Friday, August 27, 2004
"Con Le Nostre Mani"(With Our Hands):Historical Exhibit/San Francisco East Bay
The ANNOTICO Report

Without Photo Exhibits/Collections and Written, Audio & Video Reminisces such as these, REAL Italian American History, will be overwhelmed by REEL history.
NIAF contributed to this Exhibit.

If only each Italian American community had a Pietrina Di Piazza!



HISTORICAL EXHIBIT CELEBRATES ITALIAN AMERICANS AT WORK

Alameda Times Star
By Olvia Angulo
Staff Writer
Thursday, August 26, 2004

PIETRINA Di Piazza, 75, says she still remembers her parents' working in the East Bay -- her mother as a seamstress and her father as a bakery owner in Oakland.

That's why she helped organize "Con Le Nostre Mani (With Our Hands): Italian Americans at Work in the Bay Area," a show that documents East Bay workers with historical photographs. The exhibit is at the Hayward Area Historical Society Museum through Sept. 11.

"Very few people are aware that Italian immigrants settled in the East Bay and don't realize how hard Italian Americans work," says Di Piazza of Hayward. "We wanted to catalog their work with photographs of their labor from the 1860s to the 1960s."

Piazza says she contacted friends and family to collect photos labeled with descriptions of their experience as working immigrants.

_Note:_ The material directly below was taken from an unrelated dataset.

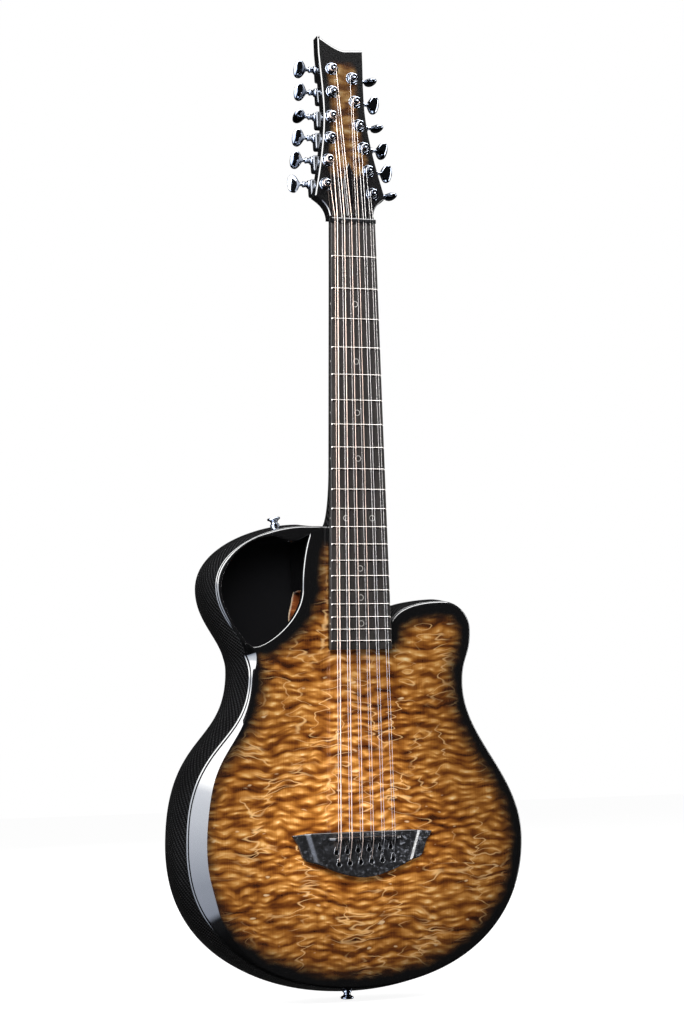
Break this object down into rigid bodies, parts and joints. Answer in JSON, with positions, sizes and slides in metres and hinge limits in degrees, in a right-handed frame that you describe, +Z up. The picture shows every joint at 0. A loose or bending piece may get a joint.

"We feel there's still a big gap in compiling this history because years ago, people didn't take photographs," she says. "We tend to forget how hard our fathers worked, and we're very proud (of them)."

Jim DeMersman, executive director of the Hayward Area Historical Society Museum, says he's proud to host the exhibit. "We tell the stories of people that helped make the Bay Area what it is," he says.

The exhibit was produced by the Italian American Heritage Committee and sponsored through a grant from the National Italian American Foundation, the Italian American Federation of the East Bay and many individual donors, according to a statement released by the Historical Society.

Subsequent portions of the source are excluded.